I wait at least a month until I breed them again. Some people breed them the day they have their kits, lots of people tell me thats when their most fertile. Rabbits in the wild breed like crazy. So it is up to you, I would wait at least a week.


----------



## Lorelai (Mar 16, 2011)

We bred one of our does immediately after she gave birth once, and decided that it was too hard on her - she looked haggard after that second litter. So, we have our does on a rotation. We have four currently, and starting on the 1st of each month, we breed one, then wait fifteen days, breed another, and so on. Our senior does, aka the reliable ones, are 1st and 4th, and the junior does are in the middle. This way, each doe gets ample time with her litter, and after weaning them, they also have time to put on some weight, grow some hair back, etc., before popping out their next litter. We don't have the need, or for that matter, the space, to push our does as hard as we could, so we don't. They seem perfectly receptive to breeding after their litters are 4+ weeks old. Also, I think the does will produce for us longer using this method. Hope this helps!


----------



## smalltimer (Mar 17, 2011)

ok thanks a great help my kits are 5+ weeks old i was going to seperate and breed at 7 weeks so is this to long and should i seperate them earlyer


----------



## hoodat (Mar 17, 2011)

You can seperate as young as 4 weeks or soon after the doe weans them but it seems to me they eat better when left with mama till 10 weeks or so.
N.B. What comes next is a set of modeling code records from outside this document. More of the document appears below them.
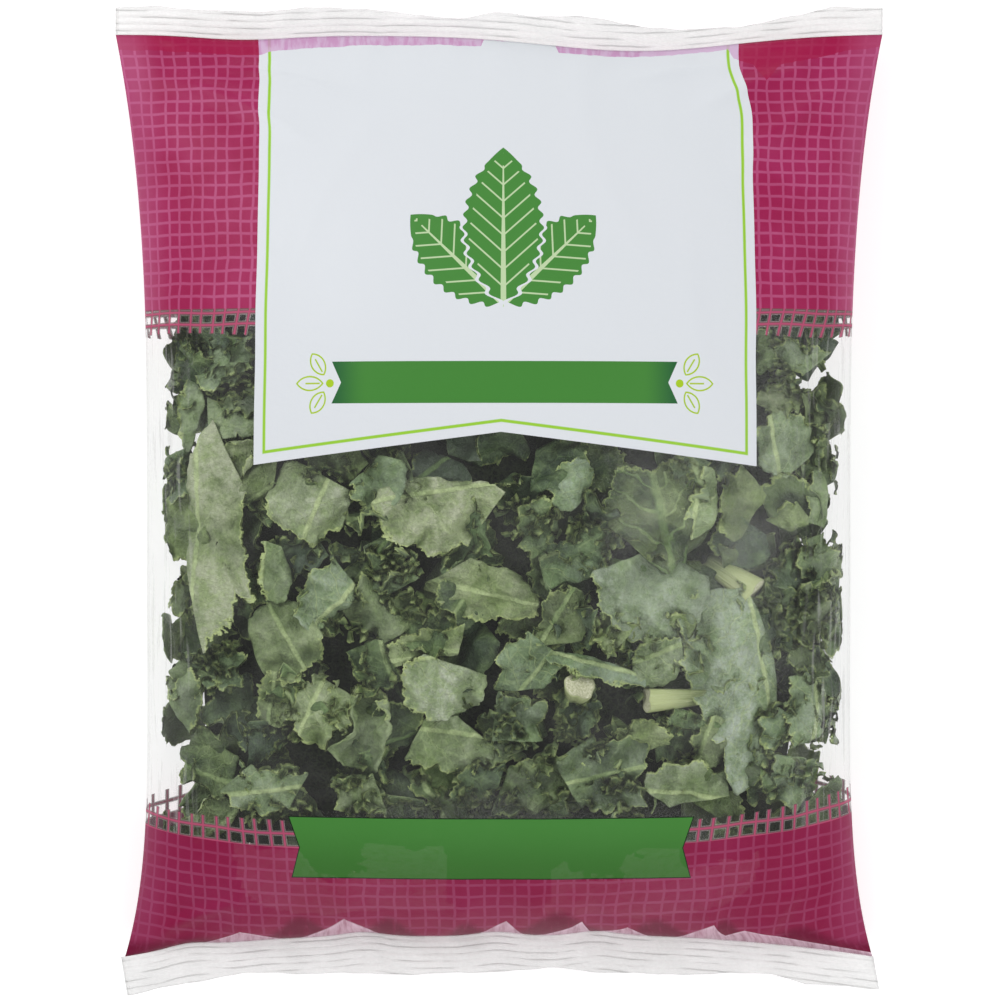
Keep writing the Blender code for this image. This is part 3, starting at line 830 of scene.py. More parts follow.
def add_ribbons(tree, u, v, colour):
    """Both ribbons over a colour: (colour, where the lower one is)."""
    aside = away_from(tree, u, RIBBON_MIDDLE)
    shade = blend(tree, ramp(tree, aside, 44.0, 57.0), RIBBON_GREEN, RIBBON_SHADE)
    upper = ribbon_mask(tree, aside, v, RIBBON_HALF, RIBBON_LOW, RIBBON_HIGH)
    colour = blend(tree, upper, colour, shade)
    aside = away_from(tree, u, LOWER_MIDDLE)
    outline = ribbon_mask(tree, aside, v, LOWER_HALF, LOWER_LOW, LOWER_HIGH, 0.35)
    lower = ribbon_mask(tree, aside, v, LOWER_HALF, LOWER_LOW, LOWER_HIGH)
    colour = blend(tree, outline, colour, RIBBON_LINE)
    lit = blend(tree, ramp(tree, v, LOWER_LOW, LOWER_HIGH), LOWER_GREEN, RIBBON_GREEN)
    return blend(tree, lower, colour, lit), outline


def print_group():
    """The whole print: colour, how much ink there is, and where the label's ink is."""
    tree, start, end = new_group(
        "bag print",
        [
            ("Place", "NodeSocketVector"),
            ("Gather", "NodeSocketFloat"),
            ("Fold", "NodeSocketFloat"),
            ("Pleat", "NodeSocketFloat"),
        ],
        [("Colour", "NodeSocketColor"), ("Ink", "NodeSocketFloat"), ("Label", "NodeSocketFloat")],
    )
    place, gather, fold_shade, pleat_highlight = (start.outputs[key] for key in ("Place", "Gather", "Fold", "Pleat"))
    u, v, _ = split(tree, place)
    colour, cover = band_print(tree, place, gather, fold_shade, pleat_highlight)
    panel, label = label_print(tree, u, v, gather)
    colour = blend(tree, label, colour, panel)
    colour, outline = add_ribbons(tree, u, v, colour)
    tree.links.new(colour, end.inputs["Colour"])
    tree.links.new(either(tree, cover, label, outline), end.inputs["Ink"])
    tree.links.new(label, end.inputs["Label"])
    return tree


PRINT = print_group()
print("print group:", len(PRINT.nodes), "nodes")

# %% [markdown]
# ## Film material
#
# Where there is no ink the film is almost clear: a little grey haze, a mirror-like gloss, and more
# of both at a slant. Alpha carries that, low in the window and near 1 under ink. The clear film
# is given a metal's reflection, because alpha also thins the gloss, and a plain gloss would vanish.

# %% Film material
CLEAR_DARK, CLEAR_LIGHT, GLARE_WHITE = (0.60, 0.62, 0.60), (0.80, 0.81, 0.79), (0.92, 0.92, 0.92)
# How much the clear film covers: face on, more at a slant, more in its haze, more in its glare
THIN, THIN_SLANT, THIN_HAZE, THIN_GLARE = 0.04, 0.36, 0.035, 0.14
# How much the ink covers, and how much more the label's does
INK_COVER, LABEL_COVER = 0.965, 0.03
GATHER_COVER = 0.85


def gather_mask(tree, u, v, wander):
    """Where spare film is gathered dark under the top seal."""
    line = calc(tree, "SUBTRACT", TOP_LINE, bells_node(tree, u, TOP_DIPS))
    depth = calc(tree, "SUBTRACT", line, v)
    deep = broken_line(tree, u, TOP_GATHER)
    ragged = calc(tree, "MULTIPLY_ADD", wander, 1.6, -0.8)
    gathered = calc(tree, "LESS_THAN", depth, calc(tree, "ADD", deep, ragged))
    return both(tree, gathered, GATHER_COVER)


def pleat_masks(tree, u, v):
    """Over the bottom seal: painted highlight on the peaks, and painted shade in the folds."""
    line = calc(tree, "SUBTRACT", bells_node(tree, u, SCALLOPS), BOTTOM_LINE)
    height = calc(tree, "SUBTRACT", v, line)
    peaks = []
    for middle, left, right, tall in PLEAT_HIGHLIGHT_PEAKS:
        off = calc(tree, "SUBTRACT", u, middle)
        off = either(tree, calc(tree, "DIVIDE", off, -left), calc(tree, "DIVIDE", off, right))
        up = calc(tree, "DIVIDE", height, tall)
        peaks.append(calc(tree, "SUBTRACT", calc(tree, "SUBTRACT", 1.0, off), up))
    streaks = noise(tree, join(tree, u, calc(tree, "MULTIPLY", v, 0.2)), 0.55, 3.0, 0.6)
    peak = either(tree, *peaks)
    inner = ramp(tree, peak, 0.05, 0.3, 1.0, 0.8)
    # Painted highlight: pale streaky film on the pleats' peaks over the bottom seal.
    pale = both(tree, ramp(tree, peak, -0.03, 0.06), inner, ramp(tree, streaks, 0.3, 0.6, 0.5, 1.0))
    # Painted shade: the film is darkened in the folds beside the pleats.
    over = calc(tree, "SUBTRACT", height, bells_node(tree, u, FOLD_SHADE_BELLS))
    fold_shade = both(tree, ramp(tree, over, -4.0, 0.5, 1.0, 0.0), ramp(tree, streaks, 0.3, 0.5, 0.55, 0.95))
    return pale, fold_shade


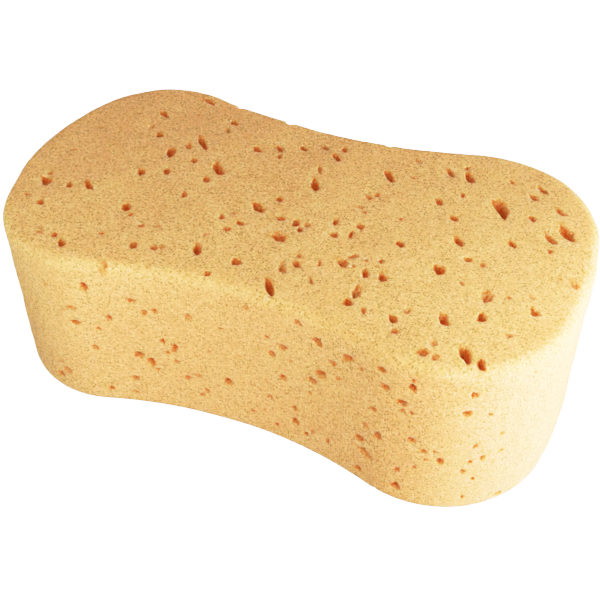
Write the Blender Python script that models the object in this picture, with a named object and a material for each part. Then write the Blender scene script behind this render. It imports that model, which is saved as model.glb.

Check her teats to look for signs of nursing. If you seperate them while she's still nursing it could cause mastitis. How often to breed depends on what you want. If you are out for maximum production breed right away but the does won't "burn out" as fast if you give them time to regain their weight before breeding. A doe that's too thin often has small or runty litters.


----------



## rabbitgeek (Mar 17, 2011)

I like to rebreed at 4 weeks for meat rabbits.

Then wean kits at 6 weeks. Doe gets 2 weeks alone to recover for the next litter.

If they throw a litter and all kits are dead, breed again asap.

Birthing is not as tough on females as producing milk for the litters.

Have a good day!
Franco Rios


----------